McNed

Gillian Darley

  • The Architect and His Wife: A Life of Edwin Lutyens by Jane Ridley
    Chatto, 524 pp, £25.00, June 2002, ISBN 0 7011 7201 0
  • Edwin Lutyens, Country Houses: From the Archives of ‘Country Life’ by Gavin Stamp
    Aurum, 192 pp, £35.00, May 2001, ISBN 1 85410 763 1
  • Lutyens Abroad edited by Andrew Hopkins and Gavin Stamp
    British School at Rome, 260 pp, £34.95, March 2002, ISBN 0 904152 37 5

Sir Edwin (Ned) Landseer Lutyens, architect of genius, was a master of the false trail and the misleading, if jocular, aside. Born and educated in London, he preferred to dwell on his formative years in rural Surrey. Although trained in the architectural office of Ernest George and Harold Peto, the older of whom was an able vernacular revivalist and the younger a skilled landscape architect, he portrayed himself as a self-taught artist who learned what he needed by haunting the yards of traditional craftsmen builders.

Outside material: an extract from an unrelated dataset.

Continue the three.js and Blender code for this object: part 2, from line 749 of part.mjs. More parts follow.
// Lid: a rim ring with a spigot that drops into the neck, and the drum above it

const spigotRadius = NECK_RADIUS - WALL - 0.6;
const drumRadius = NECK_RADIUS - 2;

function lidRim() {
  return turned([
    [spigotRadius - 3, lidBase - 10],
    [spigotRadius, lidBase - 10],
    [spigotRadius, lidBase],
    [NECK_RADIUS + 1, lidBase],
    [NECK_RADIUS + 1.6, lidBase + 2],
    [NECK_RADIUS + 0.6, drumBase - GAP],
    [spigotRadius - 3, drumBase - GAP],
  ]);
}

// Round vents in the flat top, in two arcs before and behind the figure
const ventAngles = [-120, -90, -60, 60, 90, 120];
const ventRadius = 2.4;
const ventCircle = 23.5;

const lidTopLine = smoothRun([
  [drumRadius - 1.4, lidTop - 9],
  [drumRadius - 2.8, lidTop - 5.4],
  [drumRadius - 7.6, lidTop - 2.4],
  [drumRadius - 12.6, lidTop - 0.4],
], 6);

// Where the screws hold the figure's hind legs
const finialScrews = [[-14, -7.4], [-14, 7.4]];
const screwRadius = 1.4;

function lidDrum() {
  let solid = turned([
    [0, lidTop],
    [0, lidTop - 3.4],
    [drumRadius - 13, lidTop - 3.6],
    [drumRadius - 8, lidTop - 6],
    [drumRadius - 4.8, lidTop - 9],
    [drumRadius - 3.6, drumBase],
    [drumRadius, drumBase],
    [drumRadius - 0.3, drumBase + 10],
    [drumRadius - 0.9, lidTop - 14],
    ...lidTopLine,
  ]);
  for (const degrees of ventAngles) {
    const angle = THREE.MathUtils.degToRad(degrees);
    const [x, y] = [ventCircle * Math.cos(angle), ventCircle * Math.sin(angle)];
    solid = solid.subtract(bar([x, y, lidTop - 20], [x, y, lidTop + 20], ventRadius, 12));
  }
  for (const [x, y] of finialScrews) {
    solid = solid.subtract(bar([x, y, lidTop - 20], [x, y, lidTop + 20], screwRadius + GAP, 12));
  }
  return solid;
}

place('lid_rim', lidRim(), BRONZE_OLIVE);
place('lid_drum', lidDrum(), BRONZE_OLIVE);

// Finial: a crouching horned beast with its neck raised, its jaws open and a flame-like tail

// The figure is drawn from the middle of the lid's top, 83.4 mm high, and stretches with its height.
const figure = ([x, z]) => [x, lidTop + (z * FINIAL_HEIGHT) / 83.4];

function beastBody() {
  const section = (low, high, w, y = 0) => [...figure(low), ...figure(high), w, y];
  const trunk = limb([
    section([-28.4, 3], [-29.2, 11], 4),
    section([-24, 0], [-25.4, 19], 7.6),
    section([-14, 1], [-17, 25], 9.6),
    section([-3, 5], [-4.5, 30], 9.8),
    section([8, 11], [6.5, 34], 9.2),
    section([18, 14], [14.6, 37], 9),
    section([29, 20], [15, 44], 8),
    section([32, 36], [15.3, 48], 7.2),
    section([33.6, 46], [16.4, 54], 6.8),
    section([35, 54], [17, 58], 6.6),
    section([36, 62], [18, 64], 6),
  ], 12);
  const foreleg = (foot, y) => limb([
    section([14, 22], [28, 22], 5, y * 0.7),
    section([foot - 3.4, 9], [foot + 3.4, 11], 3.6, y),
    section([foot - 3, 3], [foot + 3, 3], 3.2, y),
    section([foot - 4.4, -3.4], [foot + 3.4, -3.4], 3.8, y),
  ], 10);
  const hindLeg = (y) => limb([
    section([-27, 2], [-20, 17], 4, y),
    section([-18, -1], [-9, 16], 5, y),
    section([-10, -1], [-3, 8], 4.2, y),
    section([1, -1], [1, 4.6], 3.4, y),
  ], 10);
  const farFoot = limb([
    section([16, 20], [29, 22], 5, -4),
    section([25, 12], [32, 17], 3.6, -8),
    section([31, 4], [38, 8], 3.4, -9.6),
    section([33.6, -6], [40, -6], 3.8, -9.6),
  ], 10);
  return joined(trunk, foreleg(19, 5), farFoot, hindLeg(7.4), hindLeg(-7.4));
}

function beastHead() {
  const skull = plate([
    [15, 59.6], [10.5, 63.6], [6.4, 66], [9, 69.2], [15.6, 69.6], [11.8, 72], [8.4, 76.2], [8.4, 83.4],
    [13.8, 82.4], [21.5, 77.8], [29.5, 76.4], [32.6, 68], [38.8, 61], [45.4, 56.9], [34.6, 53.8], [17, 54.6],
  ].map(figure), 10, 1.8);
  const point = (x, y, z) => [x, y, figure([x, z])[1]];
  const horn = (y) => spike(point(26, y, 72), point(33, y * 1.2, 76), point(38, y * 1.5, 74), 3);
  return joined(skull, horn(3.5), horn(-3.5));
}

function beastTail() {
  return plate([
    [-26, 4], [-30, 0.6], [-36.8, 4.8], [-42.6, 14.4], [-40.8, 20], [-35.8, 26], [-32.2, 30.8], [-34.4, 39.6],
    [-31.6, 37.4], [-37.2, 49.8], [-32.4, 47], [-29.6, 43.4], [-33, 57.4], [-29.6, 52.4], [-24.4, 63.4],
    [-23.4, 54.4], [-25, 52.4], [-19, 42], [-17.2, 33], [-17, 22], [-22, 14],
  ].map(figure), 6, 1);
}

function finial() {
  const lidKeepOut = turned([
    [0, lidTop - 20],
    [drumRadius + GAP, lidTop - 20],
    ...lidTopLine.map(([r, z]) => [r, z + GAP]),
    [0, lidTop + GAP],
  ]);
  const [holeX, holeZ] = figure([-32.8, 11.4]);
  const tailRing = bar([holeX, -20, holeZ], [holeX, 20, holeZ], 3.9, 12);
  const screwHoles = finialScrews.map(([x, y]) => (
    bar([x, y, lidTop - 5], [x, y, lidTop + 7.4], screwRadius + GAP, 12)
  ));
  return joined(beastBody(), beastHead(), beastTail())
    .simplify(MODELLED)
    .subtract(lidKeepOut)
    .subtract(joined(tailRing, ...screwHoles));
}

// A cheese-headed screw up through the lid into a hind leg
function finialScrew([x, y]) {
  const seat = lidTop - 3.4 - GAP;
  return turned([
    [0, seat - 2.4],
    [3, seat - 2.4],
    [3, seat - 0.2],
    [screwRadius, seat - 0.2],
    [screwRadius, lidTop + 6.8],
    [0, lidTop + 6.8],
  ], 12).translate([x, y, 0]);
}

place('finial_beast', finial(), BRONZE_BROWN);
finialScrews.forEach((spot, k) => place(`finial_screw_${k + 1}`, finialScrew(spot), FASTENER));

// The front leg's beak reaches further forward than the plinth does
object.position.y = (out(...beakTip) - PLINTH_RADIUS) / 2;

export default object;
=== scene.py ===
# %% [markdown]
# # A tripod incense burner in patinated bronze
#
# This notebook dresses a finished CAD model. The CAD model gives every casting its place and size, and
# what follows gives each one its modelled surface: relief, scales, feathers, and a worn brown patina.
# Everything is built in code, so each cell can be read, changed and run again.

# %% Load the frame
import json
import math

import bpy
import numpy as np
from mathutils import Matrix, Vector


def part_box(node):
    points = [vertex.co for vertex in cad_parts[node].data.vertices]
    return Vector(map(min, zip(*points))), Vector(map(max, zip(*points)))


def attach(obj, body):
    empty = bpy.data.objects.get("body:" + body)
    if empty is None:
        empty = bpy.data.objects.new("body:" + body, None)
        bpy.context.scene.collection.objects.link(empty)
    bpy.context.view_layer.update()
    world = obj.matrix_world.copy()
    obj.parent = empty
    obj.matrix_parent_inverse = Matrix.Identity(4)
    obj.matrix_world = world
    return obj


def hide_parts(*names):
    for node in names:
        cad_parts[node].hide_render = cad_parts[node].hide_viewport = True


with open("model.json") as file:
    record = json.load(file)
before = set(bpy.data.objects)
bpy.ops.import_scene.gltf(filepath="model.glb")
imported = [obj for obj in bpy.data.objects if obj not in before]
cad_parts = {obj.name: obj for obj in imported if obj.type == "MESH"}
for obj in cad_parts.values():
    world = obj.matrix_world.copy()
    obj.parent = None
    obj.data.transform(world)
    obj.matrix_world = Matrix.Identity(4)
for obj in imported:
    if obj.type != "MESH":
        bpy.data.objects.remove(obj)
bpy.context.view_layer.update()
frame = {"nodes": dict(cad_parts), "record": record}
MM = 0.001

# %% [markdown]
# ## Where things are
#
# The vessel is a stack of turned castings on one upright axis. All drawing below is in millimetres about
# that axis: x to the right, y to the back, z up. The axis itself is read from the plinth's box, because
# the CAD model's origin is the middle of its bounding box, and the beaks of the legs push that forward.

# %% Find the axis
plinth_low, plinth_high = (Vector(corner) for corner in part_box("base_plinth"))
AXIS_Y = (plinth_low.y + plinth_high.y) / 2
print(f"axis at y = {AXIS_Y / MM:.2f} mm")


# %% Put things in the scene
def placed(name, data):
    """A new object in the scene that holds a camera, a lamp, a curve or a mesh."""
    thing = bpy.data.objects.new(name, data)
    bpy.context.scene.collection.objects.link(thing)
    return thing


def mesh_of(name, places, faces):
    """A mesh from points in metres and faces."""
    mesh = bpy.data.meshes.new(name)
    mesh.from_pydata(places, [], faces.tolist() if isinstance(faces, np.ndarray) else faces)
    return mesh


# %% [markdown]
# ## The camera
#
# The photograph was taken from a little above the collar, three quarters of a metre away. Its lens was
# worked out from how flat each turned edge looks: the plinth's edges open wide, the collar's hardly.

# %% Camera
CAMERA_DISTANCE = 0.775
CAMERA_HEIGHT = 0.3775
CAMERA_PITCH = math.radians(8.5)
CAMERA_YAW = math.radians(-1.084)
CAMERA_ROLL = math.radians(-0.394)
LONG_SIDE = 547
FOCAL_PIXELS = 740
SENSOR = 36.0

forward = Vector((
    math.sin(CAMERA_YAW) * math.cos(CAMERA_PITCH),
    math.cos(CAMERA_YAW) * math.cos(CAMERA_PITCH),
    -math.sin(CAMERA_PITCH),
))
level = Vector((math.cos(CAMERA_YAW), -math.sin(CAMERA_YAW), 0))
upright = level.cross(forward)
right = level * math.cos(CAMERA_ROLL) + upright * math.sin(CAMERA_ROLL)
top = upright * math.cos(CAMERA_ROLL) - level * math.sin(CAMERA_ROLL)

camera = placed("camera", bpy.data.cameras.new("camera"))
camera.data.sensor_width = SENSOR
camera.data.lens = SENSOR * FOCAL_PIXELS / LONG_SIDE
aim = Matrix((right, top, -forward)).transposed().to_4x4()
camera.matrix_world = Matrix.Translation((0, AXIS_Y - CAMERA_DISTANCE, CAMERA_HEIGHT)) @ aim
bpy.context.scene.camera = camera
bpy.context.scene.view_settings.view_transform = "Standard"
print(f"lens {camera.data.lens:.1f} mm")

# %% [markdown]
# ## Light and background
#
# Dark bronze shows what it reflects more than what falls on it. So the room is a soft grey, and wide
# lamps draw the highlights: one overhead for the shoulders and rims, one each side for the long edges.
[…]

Eventually, he all but scratched his family from the record – especially his curious father, a military horse painter turned landscapist whose later years were blackened by his obsessive secret, a mysterious Venetian paint recipe, never revealed. When Emily Lytton first met her future husband, she assumed him to be the only child of a widow. In reality he was the tenth surviving child, the ninth son, of a family of 13, happy to have become his mother’s favourite son after recovering from rheumatic fever.